6 responses to “On the history of the term ‘ideophone’”

  1. As I wrote in LanguageHat’s comments:

    The OED is citing a printed card announcing two of the London Dialectical Society’s November meetings, mailed by Ellis to James Murray (they were friends), and subsequently deposited by Murray in the OED archives.

    We’ll be clarifying our bibliography to show that this is not a published item.

  2. The OED is citing a printed card …

    Thanks! Do you happen to have access to that card? I’d be interested to hear more about the context in which Ellis used the term ideophone.

    We’ll be clarifying our bibliography to show that this is not a published item.

    Perfect. You might want to take note that in the online version, Ellis’ name is linked to another work entirely: this is where the link leads to. (I’ve checked that work, and am pretty sure ideophone isn’t found in there. For those interested, an online version of one volume of that work can be found at the Internet Archive: On early English pronunciation )

  3. Wouldn’t this definition mean that every language has ideophones? It would be hard to imagine a language that does not express statements strongly through evocative imagery – I suggest the use of swears and vulgarities in english is quite often ideophonous. They employ anatomical and sexual terms which they don’t mean literally in order to evoke a force of emotion or shock which is non-representational. It makes me wonder how expressives/ideophones are seen socially in the African cultures you have cited thus far? are they considered vulgar or unwholesome in some way?

  4. You are quite right in suggesting that every language has some means for expressivity. However, as outlined here, I would propose to use the term expressives/ideophones only for those languages in which expressive vocabulary forms a clearly identifiable form class (either a grammatical category or an ideophonic subset of the lexicon). And by ‘identifiable’, I mean definable by a constellation of phonological, morphological, syntactic and semantic criteria. (It has been pointed out e.g. by GT Childs that such a class may be most profitably thought of as a prototype category.)

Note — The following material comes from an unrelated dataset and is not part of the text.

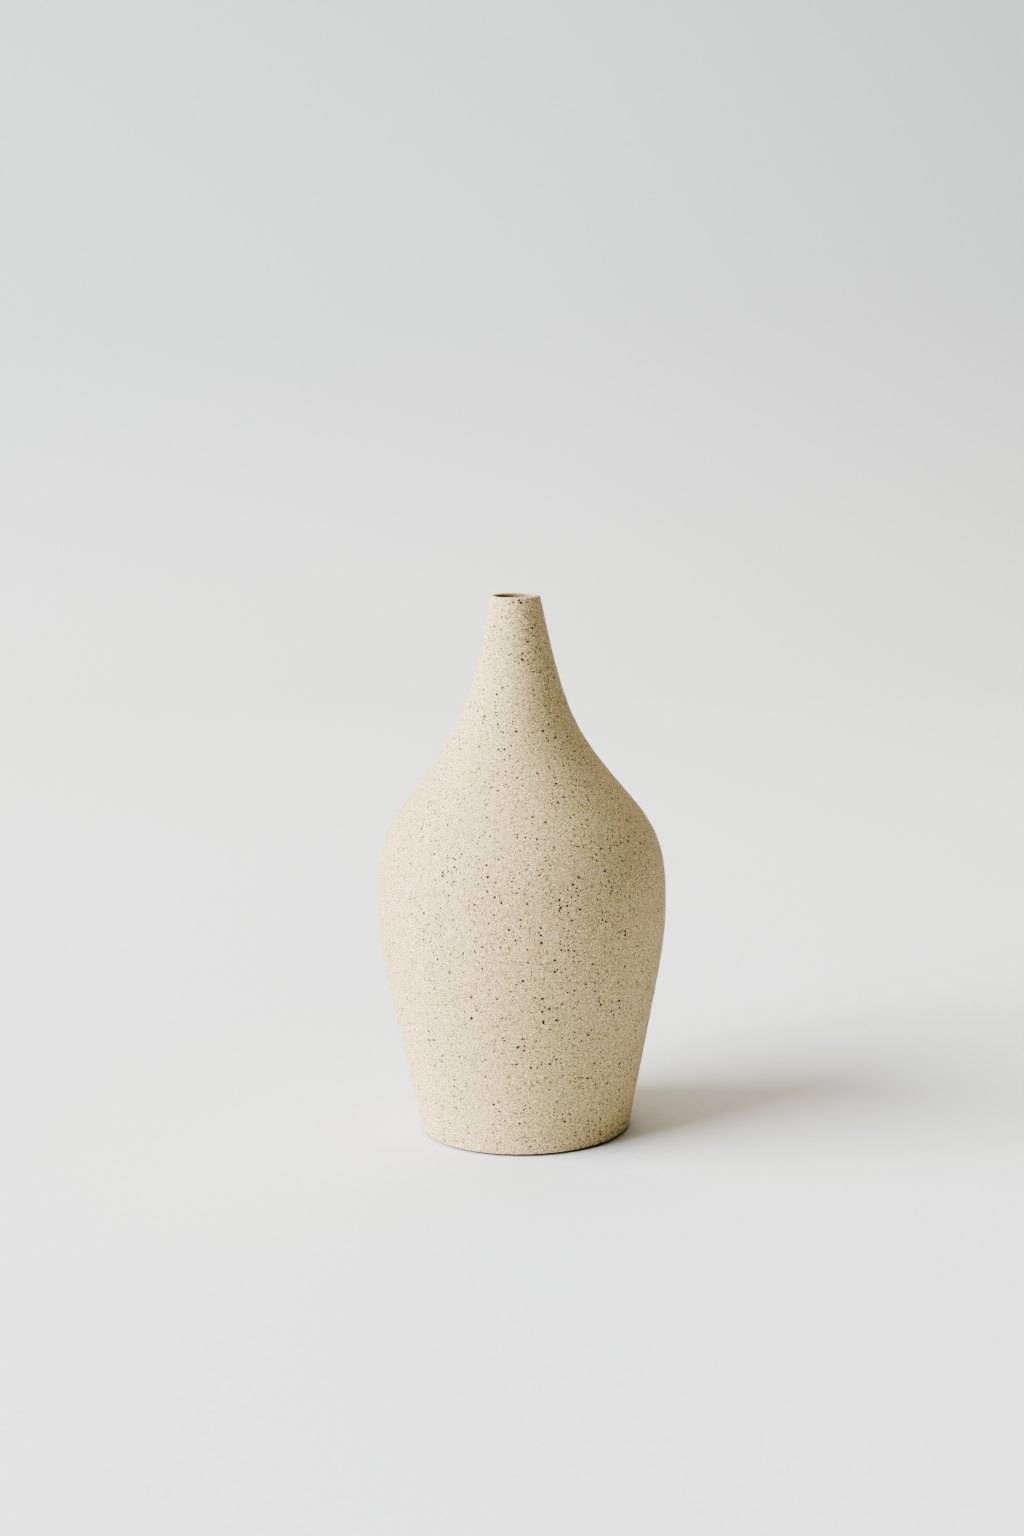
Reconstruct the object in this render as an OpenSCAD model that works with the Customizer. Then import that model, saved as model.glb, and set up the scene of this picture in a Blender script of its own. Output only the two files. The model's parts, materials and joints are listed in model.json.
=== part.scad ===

    Taking that perspective, I think it is very significant that so many languages of the world have somehow lexicalized expressivity in such a systematic way (a little more on that here, under ‘Why study expressive vocabulary?’). But certainly, your English examples fall under the expressive use of language. Christopher Potts has an NSF funded project on exactly those issues in English, and there are some interesting parallels to be drawn between English expressive vocabulary and expressives/ideophones in languages such as I have been highlighting here.

    As for your second question, no, ideophones are not at all seen as vulgar (they do make for very effective insults, but that’s only a secondary function, and one of minor importance in those languages I’ve worked with; I do have some interesting data on that). To the contrary: being able to use ideophones is often a sign of eloquency, and as such highly valued. There are vulgar ideophones, of course; but the Siwu ideophones I’ve gathered so far cover a much wider spectrum than swear words and the like in English. And the same holds for collections of Ewe, Yoruba, Somali, Gbaya, Gbeya, ChiTumbuka, Korean, Mandarin, and Semai ideophones I’ve looked at.

    Anyway, great questions. I’ll be addressing these issues at more length in future postings.

  5. it is very intesting topic and i wish to do something on ideophones:the question is, why was it thought that doke coined the term while there are evidences which show otherwise?again where can i get the literature on the topic?but,why this area is not well known so far?
    MY ARGUMENTS:ideophones indicate some behaviours of lexical words,why scholars put them in a group of its own?why not inserting them into various groups of which they fit syntactically?if an ideophone shows a verb property then put it there.

  6. i have observed also that,ideophones can be lexicalised upon frequent uses,if this is the case,then it not fair making them a group of its own,whwt do you say?